Wednesday, September 18, 2019

Classical music's cigarette habit

Edward Gardner's recent propitious appointment as principal conductor of the London Philharmonic Orchestra received widespread coverage in the classical media. While elsewhere the classical industry has gone all self-congratulatory about its 'woke' credentials - African American vernacular for social awareness - as instanced by Jamie Barton's antics at the Last Night of the Proms. But the London Philharmonic's long-term and sole principal corporate partner JTI has received no similar coverage. Classical fans can be forgiven for assuming that JTI is another one of the nice generous accountancy or law partnerships that conveniently provide a significant slice of classical sponsorship. It is an easy mistake to make: because clicking on every other corporate sponsor logo on the LPO website takes you to the sponsor's home page. But by an unfortunate - or possibly deliberate - oversight the JTI logo is not linked. So to further social awareness let me restore that missing link to the LPO's principal sponsor.

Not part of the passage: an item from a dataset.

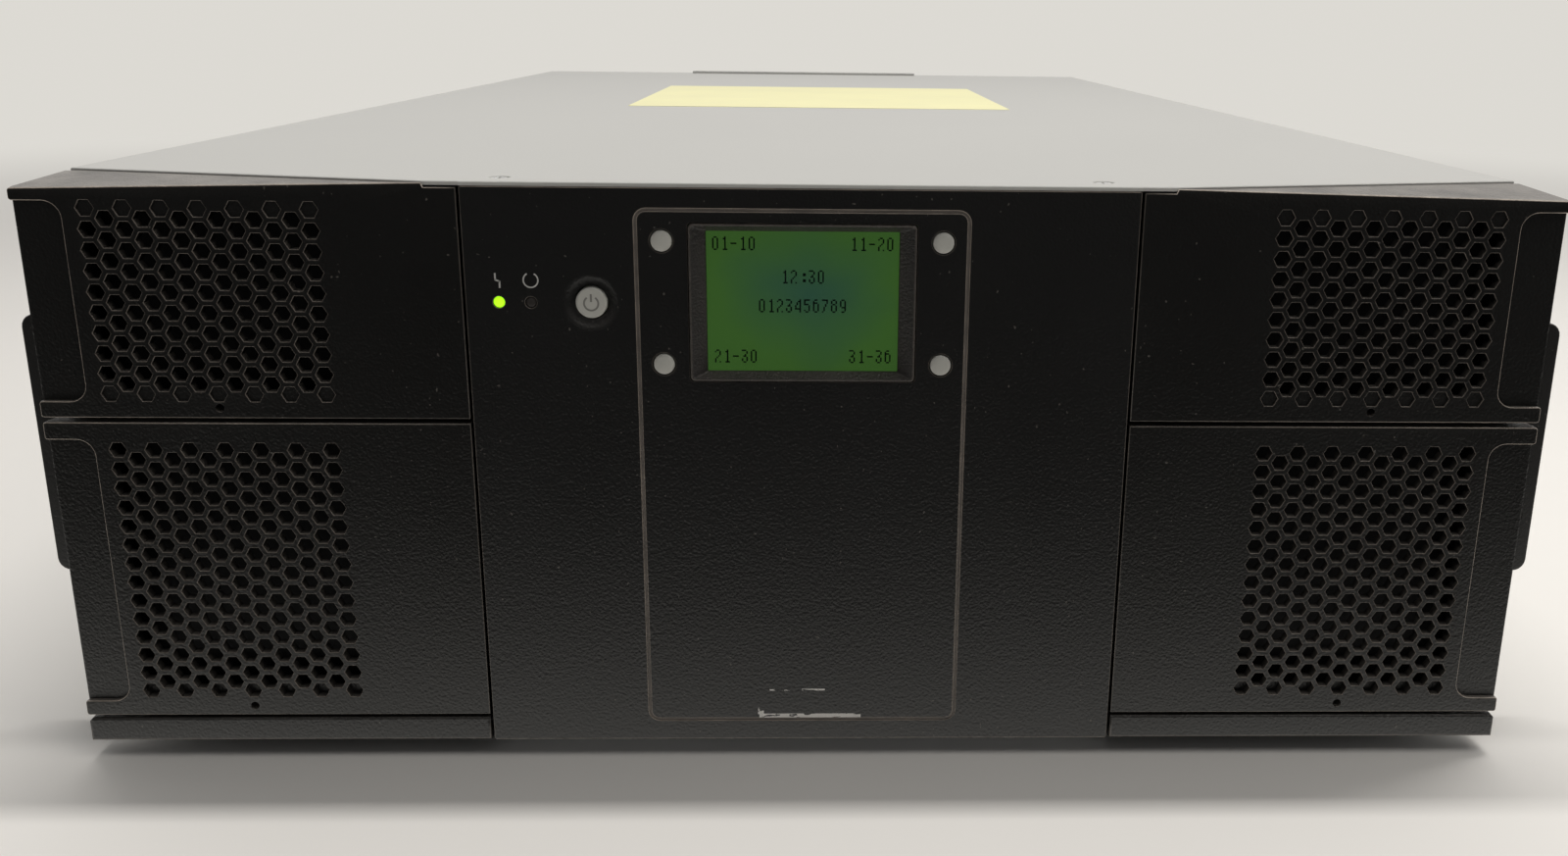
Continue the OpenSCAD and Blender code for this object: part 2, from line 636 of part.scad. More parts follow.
module tape_drive_1() tape_drive(0);
module tape_drive_2() tape_drive(1);
module tape_drive_3() tape_drive(2);
module tape_drive_4() tape_drive(3);

// Power supply: case, fan well, power inlet with its three pins, and a handle
module power_supply(level) color(zinc) seated() translate([psu_x + psu_w / 2, back_y, psu_levels[level]]) {
    difference() {
        union() {
            block([-psu_w / 2, -psu_len, 0.6], [psu_w / 2, 0, psu_h - 0.4]);
            block([-psu_w / 2 - 3, 0, 0], [psu_w / 2 + 4, 1.2, psu_h]);
        }
        translate([25, 0, psu_h / 2]) rod_y(-26, 3, fan_d / 2);
        translate([-36, 0, psu_h / 2 - 14]) upright(-15, 2) inlet_outline();
    }
    for (pin = [[-7, 0], [0, 3], [7, 0]]) translate([-36 + pin.x, 0, psu_h / 2 - 14 + pin.y])
        block([-1, -15.1, -2], [1, -2, 2]);
    translate([25, 0, psu_h / 2]) {
        rod_y(-26.1, -22.3, 7);
        for (r = [9, 18, 27]) upright(0.2, 1.2) difference() {
            circle(r);
            circle(r - 1.2);
        }
        for (a = [45, 135]) upright(0.2, 1.2) rotate(a) square([fan_d + 2, 2.4], center = true);
    }
    for (x = [-56, -16]) translate([x, 0, psu_h / 2 + 22]) rod_y(1, handle_reach, 3);
    translate([0, handle_reach - 3, psu_h / 2 + 22]) rod_x(-56, -16, 3);
}

module inlet_outline() polygon([[-12, -7.5], [12, -7.5], [12, 3], [7.5, 7.5], [-7.5, 7.5], [-12, 3]]);

module power_supply_1() power_supply(0);
module power_supply_2() power_supply(1);

// Seven flat blades set at a pitch round a hub
module psu_fan(level) color([0.12, 0.12, 0.12]) seated()
    translate([psu_x + psu_w / 2 + 25, back_y, psu_levels[level] + psu_h / 2]) {
        rod_y(-22, -4, 11);
        intersection() {
            rod_y(-22, -4, fan_d / 2 - 1.5);
            for (i = [0 : 6]) rotate([0, i * 360 / 7, 0]) translate([20, -13, 0]) rotate([38, 0, 0])
                cube([24, 1.4, 17], center = true);
        }
    }

module psu_fan_1() psu_fan(0);
module psu_fan_2() psu_fan(1);

// Controller: board on a tray, with its connector plate and thumbscrews
module controller_module() color(paint_grey) seated() translate([-wall_in + 0.8, back_y, 0]) {
    w = wall_in - bay_x - 1.6;
    difference() {
        union() {
            block([0, 0, 1.8], [w, 1.2, 85.4]);
            block([3, -250, 2.6], [w - 3, 0.1, 4.2]);
            block([8, -246, 8], [w - 8, 0.1, 9.6]);
            for (x = [20, 50, 78]) block([x, -16, 9], [x + 18, 0.1, 24]);
            block([48, -150, 9.5], [82, -116, 13]);
            for (z = [13 : 3 : 22]) block([50, -148, z - 0.1], [80, -118, z + 1.2]);
            block([64, -134, 9.5], [66, -132, 24]);
            for (y = [-210 : 14 : -182]) translate([24, y, 9.5]) cylinder(h = 14, r = 5);
            for (x = [8, w - 8]) translate([x, 0, 76]) rod_y(1, 12, 4.5);
        }
        for (x = [20, 50, 78]) block([x + 2, -2.6, 11], [x + 16, 2, 22]);
        translate([w / 2, 0, 48]) upright(-1, 2) hex_field(13, 5, 7, 6);
    }
}

base_pan();
side_wall_left();
side_wall_right();
top_cover();
cover_screws();
fascia_posts();
feet();
bulkheads();
magazine_guides();
drive_bay_walls();
bay_shelves();
vent_panel();
backplane();
centre_fascia();
display_frame();
display_window();
display_module();
front_board();
lamp_ready();
lamp_fault();
bottom_bar_left();
bottom_bar_right();
rack_ear_left();
rack_ear_right();
robot_rails();
travel_belt();
travel_motor();
motor_pulley();
idler_pulley();
soft_key_1();
soft_key_2();
soft_key_3();
soft_key_4();
power_button();
door_upper_left();
door_upper_right();
door_lower_left();
door_lower_right();
magazine_upper_left();
magazine_upper_right();
magazine_lower_left();
magazine_lower_right();
cartridges_upper_left();
cartridges_upper_right();
cartridges_lower_left();
cartridges_lower_right();
robot_base();
robot_masts();
robot_elevator();
robot_picker();
robot_gripper();
tape_drive_1();
tape_drive_2();
tape_drive_3();
tape_drive_4();
power_supply_1();
power_supply_2();
psu_fan_1();
psu_fan_2();
controller_module();
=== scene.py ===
import math
import bpy
import numpy as np
from mathutils import Matrix, Vector
from mathutils.geometry import delaunay_2d_cdt


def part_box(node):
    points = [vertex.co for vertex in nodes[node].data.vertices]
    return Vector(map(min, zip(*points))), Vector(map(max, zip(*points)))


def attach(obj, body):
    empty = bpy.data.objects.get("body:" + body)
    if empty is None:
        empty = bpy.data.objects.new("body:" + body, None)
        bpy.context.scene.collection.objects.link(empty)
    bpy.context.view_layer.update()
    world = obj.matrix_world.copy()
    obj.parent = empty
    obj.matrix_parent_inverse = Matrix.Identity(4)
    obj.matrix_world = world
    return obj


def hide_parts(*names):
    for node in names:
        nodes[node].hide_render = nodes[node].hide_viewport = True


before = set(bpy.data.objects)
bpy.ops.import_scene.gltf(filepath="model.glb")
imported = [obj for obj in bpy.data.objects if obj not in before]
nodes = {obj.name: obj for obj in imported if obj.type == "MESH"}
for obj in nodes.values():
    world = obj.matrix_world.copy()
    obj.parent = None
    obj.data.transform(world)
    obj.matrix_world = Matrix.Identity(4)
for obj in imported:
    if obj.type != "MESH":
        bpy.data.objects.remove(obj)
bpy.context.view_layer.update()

# ---- where the pieces go ----
# The library is measured in millimetres from the front lower edge of its steel chassis: X to the right,
# Y back from the front face, Z up. The cover's front edge and the floor pan's underside give that edge.
front_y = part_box("top_cover")[0][1]
chassis_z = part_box("base_pan")[0][2]
back_y = (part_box("side_wall_left")[1][1] - front_y) * 1000
top_z = (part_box("side_wall_left")[1][2] - chassis_z) * 1000
half_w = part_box("side_wall_right")[1][0] * 1000


def in_frame(points):
    """Millimetres from the chassis edge to metres in the shared frame: divided by 1000, then moved."""
    return np.asarray(points, float) / 1000 + np.array([0.0, front_y, chassis_z])


# ---- camera ----
# A phone camera held a little above the front face, 40 cm away, aimed slightly down.
# It stands almost on the centre line, so both sides of the deep chassis run together behind the front.
eye = Vector(in_frame([4.317, -401.558, 220.33]))
eye_yaw, eye_pitch, eye_roll = 0.032276, 0.280843, 0.012692
focal_px, centre_px = 1432.15, (878.31, 431.875)
aim = Vector((math.sin(eye_yaw) * math.cos(eye_pitch), math.cos(eye_yaw) * math.cos(eye_pitch),
              -math.sin(eye_pitch)))
level = Vector((math.cos(eye_yaw), -math.sin(eye_yaw), 0))
above = level.cross(aim)
right = level * math.cos(eye_roll) + above * math.sin(eye_roll)
up = above * math.cos(eye_roll) - level * math.sin(eye_roll)
camera = bpy.data.objects.new("camera", bpy.data.cameras.new("camera"))
bpy.context.scene.collection.objects.link(camera)
camera.matrix_world = Matrix.Translation(eye) @ Matrix((right, up, -aim)).transposed().to_4x4()
camera.data.sensor_width = 36
camera.data.lens = focal_px / 1600 * 36
camera.data.shift_x = (800 - centre_px[0]) / 1600
camera.data.shift_y = (centre_px[1] - 436.5) / 1600
camera.data.clip_start = 0.01
bpy.context.scene.camera = camera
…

JTI is the international tobacco division of Japan Tobacco, the fifth largest tobacco company in the world with a stable of brands that includes Benson & Hedges, Silk Cut, and outside the US Camel and Winston. Japan Tobacco has a turnover of $20.1 billion and is also heavily involved in the e-cigarette market, a sector coming under increasing scrutiny because of potential health risks. JTI has been funding the London Philharmonic since 2009. However the orchestra is remarkably coy about its principal partner's business activities: my Google search for the term 'London Philharmonic tobacco' returned no results pointing at the orchestras website or that of JTI. But it does return a number of articles critical of the orchestra's long-term tobacco sponsorship, including On An Overgrown Path's 2011 post on classical music's ethically compromised funders.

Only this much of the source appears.